New Delhi: Concerns over the coronavirus outbreak has severely impaired the global economy as it has of late weighed on the investor sentiments across markets. The BSE Sensex dropped over 2,400 points on Thursday.

The bear markets made an unprecedented comeback on March 12 taking benchmark indices to a 27-month low after World Health Organisation declared the novel coronavirus outbreak a global pandemic.

The benchmark indices saw a sharp fall in the opening, mirroring global peers. The BSE Sensex was down 2,103.05 points or 5.89% to 33,594.35, while the Nifty50 started trading below all psychological levels — 10,000 and 9,900 -, falling 636.10 points or 6.08% to 9,822.30.

The market has fallen more than 22% from its record high touched in January this year.

The Indian rupee on Thursday weakened to a 17-month low of 74.34 per US dollar as global markets slumped. It has however, somewhat recovered from the lows to trade around 74.14 per greenback.

Investors’ wealth over Rs 11.27 lakh crore was wiped off in early trade on Thursday. Traders said besides global rout, incessant foreign fund outflows also weighed on investor sentiments.

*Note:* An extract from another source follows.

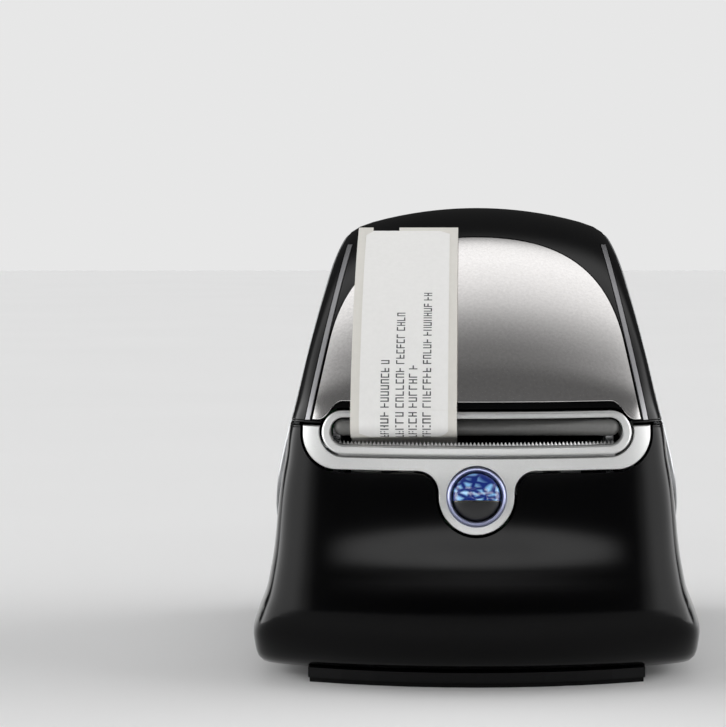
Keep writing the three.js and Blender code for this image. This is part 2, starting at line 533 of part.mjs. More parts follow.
const spoolCradle = (x0, x1) => {
  const outline = new THREE.Shape();
  const { y, z } = ROLL;
  outline.moveTo(y + 42, 70.5);
  outline.lineTo(y + 14, 84);
  outline.lineTo(y + 6.5, 84);
  outline.absarc(y, z, 6.4, 0, Math.PI, true);
  outline.lineTo(y - 6.5, 84);
  outline.lineTo(y - 14, 84);
  outline.lineTo(y - 50, 68);
  outline.lineTo(y - 50, 40);
  outline.lineTo(y - 37, 20);
  outline.lineTo(y - 37, 7.2);
  outline.lineTo(y + 42, 7.2);
  const windows = new THREE.Path();
  windows.moveTo(y - 28, 16);
  windows.lineTo(y + 34, 16);
  windows.lineTo(y + 34, 24);
  windows.lineTo(y - 28, 24);
  outline.holes.push(windows);
  return extrude(outline, 'x', x0, x1, 6);
};

// ---------------------------------------------------------------- print mechanism
const sideFramePlate = ({ x0, x1 }, holes) => {
  const outline = polygon([[-67.5, 50], [-62, 7.2], [-32, 7.2], [-32, 46], [-46, 70.5], [-67.5, 70.5]]);
  for (const [place, radius] of holes) {
    outline.holes.push(new THREE.Path().absarc(place.y, place.z, radius, 0, 2 * Math.PI, true));
  }
  return extrude(outline, 'x', x0, x1, 6);
};
const headPinHole = [HEAD_PIVOT, HEAD_PIVOT.pinRadius + 0.3];
const leftFrame = () => sideFramePlate(FRAME_LEFT, [
  [PLATEN, BUSH.hole], headPinHole, [LEVER, LEVER.boreRadius]]);
const motorBracket = () => sideFramePlate(FRAME_RIGHT, [
  [PLATEN, BUSH.hole], headPinHole, [MOTOR, BUSH.hole], [IDLER, 1.8]]);
const motor = () => join(
  rod(MOTOR.radius, MOTOR.left, MOTOR.right, MOTOR.y, MOTOR.z, 12),
  rod(4.5, MOTOR.right - 1, FRAME_RIGHT.x1 + 0.4, MOTOR.y, MOTOR.z, 6),
  rod(1, FRAME_RIGHT.x1, GEAR.x + GEAR.width + 1, MOTOR.y, MOTOR.z, 3));

// Each centre distance is the sum of two pitch radii and a little play.
const reachOf = (a, b) => (GEAR.module * (TEETH[a] + TEETH[b])) / 2 + GEAR.play;
const angleBetween = (a, b) => Math.atan2(b.z - a.z, b.y - a.y);
// The idler's centre: the third corner of the triangle on the motor and the platen, on the rear side.
const thirdCorner = (a, b, fromA, fromB) => {
  const span = Math.hypot(b.y - a.y, b.z - a.z);
  const turn = Math.acos((fromA ** 2 + span ** 2 - fromB ** 2) / (2 * fromA * span));
  const angle = angleBetween(a, b) - turn;
  return { y: a.y + fromA * Math.cos(angle), z: a.z + fromA * Math.sin(angle) };
};
const IDLER = thirdCorner(MOTOR, PLATEN, reachOf('pinion', 'idler'), reachOf('idler', 'platen'));
// A spur gear along X with straight-flanked teeth, one of them pointing along phase.
const gear = (teeth, bore, phase) => {
  const radius = (GEAR.module * teeth) / 2;
  const [root, tip] = [radius - 1.1 * GEAR.module, radius + 0.75 * GEAR.module];
  const pitch = (2 * Math.PI) / teeth;
  const points = [];
  for (let tooth = 0; tooth < teeth; tooth += 1) {
    for (const [offset, r] of [[-0.29, root], [-0.11, tip], [0.11, tip], [0.29, root]]) {
      const angle = phase + (tooth + offset) * pitch;
      points.push([r * Math.cos(angle), r * Math.sin(angle)]);
    }
  }
  const outline = polygon(points);
  outline.holes.push(new THREE.Path().absarc(0, 0, bore, 0, 2 * Math.PI, true));
  return extrude(outline, 'x', GEAR.x, GEAR.x + GEAR.width, 4);
};
// The idler has a tooth towards the pinion, which turns a gap to it. The platen gear's phase follows
// from where the idler's teeth lie on the line to the platen.
const toPinion = angleBetween(IDLER, MOTOR);
const toPlaten = angleBetween(IDLER, PLATEN);
const pinionPhase = toPinion + Math.PI + Math.PI / TEETH.pinion;
const idlerTeethPast = ((toPlaten - toPinion) * TEETH.idler) / (2 * Math.PI);
const platenPhase = toPlaten + Math.PI + ((idlerTeethPast + 0.5) * 2 * Math.PI) / TEETH.platen;

const platenRoller = () => washer(PLATEN.radius, 3.2, PLATEN.left, PLATEN.right, 0, 0, 10);
const platenShaft = () => rod(3, -46, GEAR.x + GEAR.width + 1.4, 0, 0, 6);
const platenBush = ({ x0, x1 }) => washer(BUSH.outer, BUSH.inner, x0 - 0.4, x1 + 0.4, PLATEN.y, PLATEN.z, 6);

// The head lies against the platen where the label passes: s runs up the label, n away from the platen.
const HEAD_TILT = THREE.MathUtils.degToRad(36.9);
const nip = {
  y: PLATEN.y - (PLATEN.radius + 0.1) * Math.sin(HEAD_TILT),
  z: PLATEN.z - (PLATEN.radius + 0.1) * Math.cos(HEAD_TILT),
};
const headBlock = ([s0, s1], [n0, n1], x0 = HEAD_SPAN.left, x1 = HEAD_SPAN.right) =>
  box(x0, x1, -s1, -s0, -n1, -n0).rotateX(-HEAD_TILT).translate(0, nip.y, nip.z);
const printHead = () => headBlock([-8, 4], [0.55, 1.9]);
const heatsink = () => {
  const grooves = [-24, -15, -6, 3, 12, 21].map((x) => headBlock([-7, 6], [3.6, 6], x - 2.5, x + 2.5));
  const { left, right } = HEAD_SPAN;
  const ears = [[left, left + 3], [right - 3, right]].flatMap(([a, b]) => [
    headBlock([-11.5, -8.5], [2, 4.4], a, b),
    rod(2.9, a, b, HEAD_PIVOT.y, HEAD_PIVOT.z, 6),
  ]);
  const pinHole = rod(HEAD_PIVOT.boreRadius, -50, 50, HEAD_PIVOT.y, HEAD_PIVOT.z, 4);
  return cut(join(cut(headBlock([-9, 5], [2, 5]), ...grooves), ...ears), pinHole);
};
const headPin = () => rod(HEAD_PIVOT.pinRadius, FRAME_LEFT.x0, FRAME_RIGHT.x1, HEAD_PIVOT.y, HEAD_PIVOT.z, 4);
const releaseLever = () => {
  const [x0, x1] = [-43, -41];
  const arm = polygon([[LEVER.y - 2.4, LEVER.z], [LEVER.y + 2.4, LEVER.z], [LEVER.y + 1.4, LEVER.z + 15],
    [LEVER.y - 1.4, LEVER.z + 15]]);
  const hub = rod(4.4, x0, x1, LEVER.y, LEVER.z, 7);
  const tab = box(-45.4, -40.2, LEVER.y - 2.2, LEVER.y + 2.2, LEVER.z + 13.5, LEVER.z + 16.5);
  return cut(join(extrude(arm, 'x', x0, x1), hub, tab), rod(LEVER.boreRadius, -60, -30, LEVER.y, LEVER.z, 5));
};
const leverPin = () => rod(LEVER.pinRadius, -43.8, -37, LEVER.y, LEVER.z, 4);
const idlerAxle = () => rod(1.5, 35.8, GEAR.x + GEAR.width + 1, IDLER.y, IDLER.z, 4);

// The width guide straddles the slot in the deck and follows the deck's slope.
const widthGuide = () => {
  const side = (y, lift) => [y, deckTop(y) + lift];
  const wing = polygon([side(-40, 0.4), side(-22, 0.4), side(-22, 8), side(-40, 8)]);
  const foot = polygon([side(-32, -5), side(-30, -5), side(-30, 1), side(-32, 1)]);
  return join(extrude(wing, 'x', -4.6, -3.2), extrude(foot, 'x', -1.4, 2),
    extrude(polygon([side(-36, 0.4), side(-26, 0.4), side(-26, 2.4), side(-36, 2.4)]), 'x', -4, 4));
};

// ---------------------------------------------------------------- electronics
const mainBoard = () => box(-BOARD.x - 0.8, BOARD.x, BOARD.front, BOARD.rear, BOARD.z0, BOARD.z1);
const onBoard = (x0, x1, y0, y1, height) => box(x0, x1, y0, y1, BOARD.z1 + 0.1, BOARD.z1 + height);
const usbSocket = () => {
  const { x } = REAR_PORTS.usb;
  const shell = onBoard(x - 6, x + 6, 74, 90, 10);
  const mouth = box(x - 4.6, x + 4.6, 80, 93, 12.9, 20.3);
  const tongue = box(x - 2.8, x + 2.8, 79, 88, 15.2, 18);
  return join(cut(shell, mouth), tongue);
};
const powerJack = () => {
  const { x } = REAR_PORTS.power;
  const body = onBoard(x - 4.6, x + 4.6, 76, 90, 10);
  const bore = extrude(circle(3.3, x, 16.6), 'y', -93, -81, 7);
  const pin = extrude(circle(1, x, 16.6), 'y', -89, -80, 4);
  return join(cut(body, bore), pin);
};
const mainChip = () => onBoard(-8, 8, 24, 40, 2.2);
const capacitor = () => rodZ(4.5, BOARD.z1 + 0.1, BOARD.z1 + 13, -26, 8, 7);
const ledBoard = () => join(box(-9, 9, -8, 3, -9, -8), box(-3, 3, -3, 1.4, -8.5, -7.4));
const statusLed = () => rodZ(0.7, -7.9, -5.7, 0, 2.2, 4);

// ---------------------------------------------------------------- assembly
const labelMaker = new THREE.Group();
const add = (name, material, geometry, parent = labelMaker) => {
  const mesh = new THREE.Mesh(geometry, new THREE.MeshStandardMaterial(LOOKS[material]));
  mesh.name = name;
  parent.add(mesh);
  return mesh;
};
const place = (y, z) => {
  const group = new THREE.Group();
  group.position.set(0, y, z);
  labelMaker.add(group);
  return group;
};
const SIDES = [['left', -1], ['right', 1]];

const addBase = () => {
  add('main_housing', 'blackGloss', mainHousing());
  add('bottom_cover', 'blackSatin', bottomCover());
  add('front_foot', 'rubber', frontFoot());
  for (const [name, side] of SIDES) {
    add(`rear_foot_${name}`, 'rubber', rearFoot()).position.set(side * 32, 66, 0);
    add(`side_panel_${name}`, 'panelSilver', sidePanel(side, 30, baseTop));
    const pin = rod(HINGE.pinRadius, 3.2, 20.8, HINGE.y, HINGE.z, 4);
    add(`hinge_pin_${name}`, 'steel', side > 0 ? pin : pin.translate(-24, 0, 0));
  }
  SCREW_PLACES.forEach(([x, y], i) => {
    add(`bottom_screw_${i + 1}`, 'steel', bottomScrew()).position.set(x, y, 0);
  });
};
const addFront = () => {
  add('faceplate', 'silver', faceplate());
  add('exit_guide', 'blackGloss', exitGuide());
  add('tear_bar', 'steel', tearBar());
  const button = new THREE.Group();
  button.applyMatrix4(buttonMatrix);
  labelMaker.add(button);
  add('button_surround', 'bezel', buttonSurround(), button);
  add('feed_button', 'blackGloss', feedButton(), button);
  add('status_lens', 'blueLens', statusLens(), button);
  add('led_board', 'board', ledBoard(), button);
  add('status_led', 'led', statusLed(), button);
};
const addLid = () => {
  add('lid_frame', 'blackGloss', lidFrame());
  add('lid_window', 'smoked', lidWindow());
  for (const [name, side] of SIDES) {
    add(`lid_side_${name}`, 'panelSilver', sidePanel(side, lidBottom, OUTSIDE * 2));
    add(`lid_trim_${name}`, 'trim', lidTrim(side));
  }
};
const addRoll = () => {
  const spool = place(ROLL.y, ROLL.z);
  add('spool_spindle', 'greyPlastic', spindle(), spool);
  add('spool_flange', 'greyPlastic', spoolFlange(), spool);
  add('spool_guide', 'greyPlastic', spoolGuide(), spool);
  add('roll_core', 'card', rollCore(), spool);
  add('label_roll', 'paper', roll(), spool);
  add('label_strip', 'paper', labelStrip());
};
const addChassis = () => {
  add('chassis_tray', 'blackSatin', chassis());
  add('spool_cradle_left', 'blackSatin', spoolCradle(-44, -41.5));
  add('spool_cradle_right', 'blackSatin', spoolCradle(39, 41.5));
  add('side_frame_left', 'steel', leftFrame());
  add('motor_bracket', 'steel', motorBracket());
  add('width_guide', 'greyPlastic', widthGuide());
};
const addMechanism = () => {
  add('feed_motor', 'aluminium', motor());
  add('motor_pinion', 'white', gear(TEETH.pinion, 1.3, pinionPhase), place(MOTOR.y, MOTOR.z));
  add('idler_gear', 'white', gear(TEETH.idler, 1.8, toPinion), place(IDLER.y, IDLER.z));
  add('idler_axle', 'steel', idlerAxle());
  const platen = place(PLATEN.y, PLATEN.z);
  add('platen_roller', 'rubber', platenRoller(), platen);
  add('platen_shaft', 'steel', platenShaft(), platen);
  add('platen_gear', 'white', gear(TEETH.platen, 3.5, platenPhase), platen);
  add('platen_bush_left', 'white', platenBush(FRAME_LEFT));
  add('platen_bush_right', 'white', platenBush(FRAME_RIGHT));
  add('print_head', 'ceramic', printHead());
  add('head_heatsink', 'aluminium', heatsink());
  add('head_pivot_pin', 'steel', headPin());
  add('release_lever', 'leverGreen', releaseLever());
  add('lever_pivot_pin', 'steel', leverPin());
};
const addElectronics = () => {
  add('main_board', 'board', mainBoard());
  add('usb_socket', 'steel', usbSocket());
  add('power_jack', 'chip', powerJack());
  add('main_chip', 'chip', mainChip());
  add('capacitor', 'chip', capacitor());
};

addBase();
addFront();
addLid();
addRoll();
addChassis();
addMechanism();
addElectronics();
export default labelMaker;
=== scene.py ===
# Desktop label maker: detailed pieces, materials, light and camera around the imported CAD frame.
# Lengths are millimetres until a mesh is made. +X is the object's right, -Y its front, +Z up.
import json
from math import asin, cos, pi, radians, sin

import bmesh
import bpy
import numpy as np
from mathutils import Matrix, Vector
from mathutils.geometry import delaunay_2d_cdt


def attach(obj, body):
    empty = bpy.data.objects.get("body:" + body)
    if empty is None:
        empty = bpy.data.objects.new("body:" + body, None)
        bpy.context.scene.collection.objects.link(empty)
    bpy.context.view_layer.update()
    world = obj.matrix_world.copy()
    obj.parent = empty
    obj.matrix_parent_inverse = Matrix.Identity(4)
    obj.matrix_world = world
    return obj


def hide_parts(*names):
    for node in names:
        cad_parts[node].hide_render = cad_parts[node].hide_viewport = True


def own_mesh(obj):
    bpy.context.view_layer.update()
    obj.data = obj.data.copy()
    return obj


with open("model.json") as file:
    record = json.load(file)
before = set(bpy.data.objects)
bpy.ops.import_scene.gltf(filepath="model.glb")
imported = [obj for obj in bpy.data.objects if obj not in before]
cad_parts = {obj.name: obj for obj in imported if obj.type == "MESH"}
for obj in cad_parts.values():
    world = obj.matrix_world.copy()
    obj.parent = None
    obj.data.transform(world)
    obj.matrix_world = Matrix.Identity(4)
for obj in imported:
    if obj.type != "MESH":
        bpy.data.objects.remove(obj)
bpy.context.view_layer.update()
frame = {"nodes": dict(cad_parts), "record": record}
MM = 0.001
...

India also suspended almost all visas and closed land border with Myanmar until April 15. Exemptions are only for diplomatic and official visas as well as employment visas.

All sectoral indices fell sharply with Nifty Bank, Auto, Metal, FMCG, IT, Pharma, Energy, Infra and Realty declining 5.5-9%.

The sharp rise in volatility clearly indicated that the market is expected to remain in control of bears. India VIX jumped to a six-year high of 35.28 levels, up 12%. The market breadth was pathetic as nearly 14 shares declined for every share rising on the BSE. In the Sensex 30 and Nifty 50, all stocks traded in the red.

However, according to reports, experts believe the markets will make a comeback, albeit in the long run.